Les débuts de la globalisation moderne, depuis les années 1980 jusqu’à nos jours, marquent une quatrième période dans la diffusion de l’œuvre de Collodi. Alors qu’en Italie les rééditions et les nouvelles illustrations paraissent sans trêve, Pinocchio est traduit dans de nouvelles langues qui, jusqu’alors, l’ont ignoré, et renforce sa présence dans les pays où il est déjà connu. Ce parcours global n’est pas facile à appréhender parce que chaque année des dizaines de nouvelles éditions ou de nouvelles traductions sont publiées aux quatre coins du monde, en particulier des versions dialectales (et pas seulement en Italie), mais des traductions dans des langues dites minoritaires ou mortes. Motivations locales, choix de traducteurs ou d’éditeurs, tout cela se mélange dans une immense affaire commerciale : Pinocchio est un « steady-seller » aussi bien pour le marché de l’enfance que pour un public transversal. Chaque édition présente la garantie de vendre un nombre de copies suffisant pour convaincre un éditeur d’investir, même dans une nouvelle traduction (ou dans de nouvelles illustrations). Et d’un côté, si le nombre des traductions étrangères effectuées directement sur la base de l’italien augmentent, de l’autre côté, on trouve une marée d’adaptations en tout genre ou d’œuvres simplement inspirées de Pinocchio (dans le sillage du phénomène des fameuses « pinocchiate »), qui souvent ont peu à voir avec l’œuvre originale, mais qui conservent l’esprit chaleureux du pantin, ses défis et sa vitalité qui nous enchante. 

Du reste, malgré l’enracinement de Pinocchio en Toscane et dans la tradition de la Commedia dell’Arte, la nature profondément existentielle de cette œuvre, inscrite dans un cadre spatio-temporel fluide et, de fait, universel, peuplée de personnages archétypiques, a stimulé des phénomènes d’acculturation et d’appropriation du texte, qui l’a rendu familier aux lecteurs du monde entier au point de leur en faire oublier son origine italienne.

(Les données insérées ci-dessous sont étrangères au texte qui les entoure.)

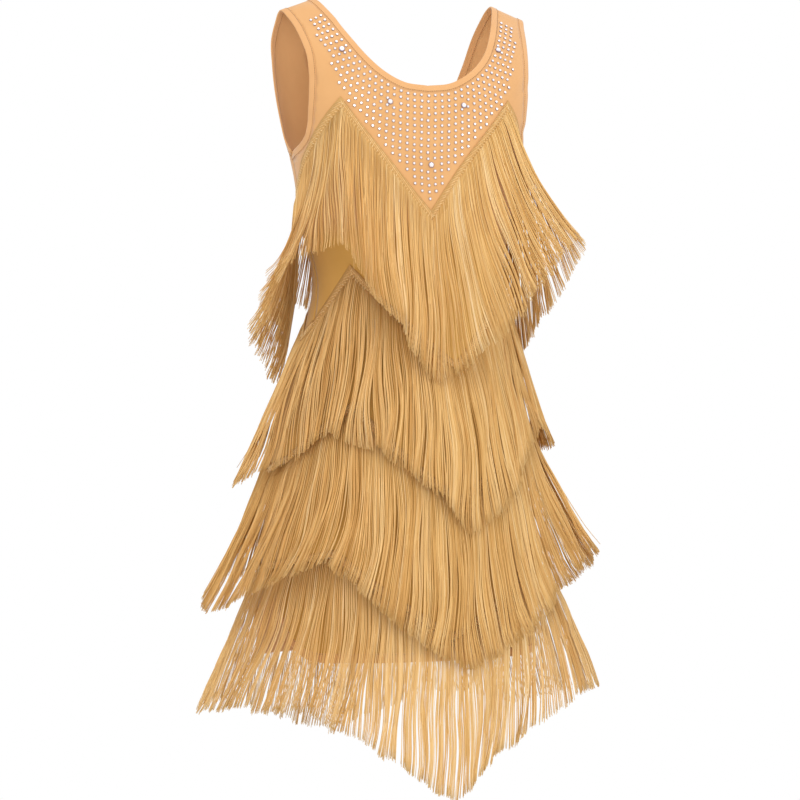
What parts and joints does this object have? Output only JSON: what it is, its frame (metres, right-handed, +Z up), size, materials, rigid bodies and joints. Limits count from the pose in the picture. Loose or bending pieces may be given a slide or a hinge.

Ce phénomène se manifeste dans une onomastique complexe, chère à Collodi (le grillon qui, par exemple, prend le nom de « pandit » dans la version bengalaise, ce qui veut dire sage), dans les allusions gastronomiques (le surnom de Geppetto, « Polendina », devient la « ‘asida », une sorte de porridge, dans la version arabe), dans les références sociales (le fait que Les aventures s’achèvent par la fondation d’une coopérative théâtrale qui se libère d’un patron exploiteur, Karabas Barabas/Mangiafoco, dans la célèbre réécriture soviétique d’Alekseï Toltstoï), dans les illustrations souvent adaptées au contexte ethnique des pays de traduction, dans les introductions ou les notes d’accompagnement de traducteurs ou d’éditeurs, qui mettent en perspective l’histoire palpitante de Pinocchio avec leur attentes sur l’éducation, la langue, la société. Ce phénomène est également visible dans le choix de l’équivalent du « pantin », référence d’une catégorie absente ou présente avec des formes et des rôles culturels très différents d’une partie du monde à l’autre : l’anglais oscille entre « puppet » et « marionette », l’espagnol entre « muñeco » et « títere », ce qui correspond à « kasperl » dans certaines versions allemandes. En Iran on hésite entre « pahlavan-e kachal » (« paladin chauve », le plus célèbre personnage du théâtre des marionnettes en Iran) et « adamak-e chubi » (« petit homme en bois ») en persan. L’arabe utilise « arajuz » (du turc « Karagöz », personnage éponyme du théâtre des ombres), alors que le malgache, plus symbolique, emploie le mot « isariolona », « image de l’homme », et ainsi du reste. Une bibliothèque, qui pourrait accueillir toutes les traductions complètes de Pinocchio, toutes les réécritures, toutes les adaptations, toutes les œuvres d’inspiration publiées jusqu’à nos jours dans toutes les langues et tous les dialectes du monde – et il faudrait pour cela une bibliothèque immense en perpétuel agrandissement ! – offrirait l’instantané d’un petit bout d’humanité vue à travers un regard vivant et sagace.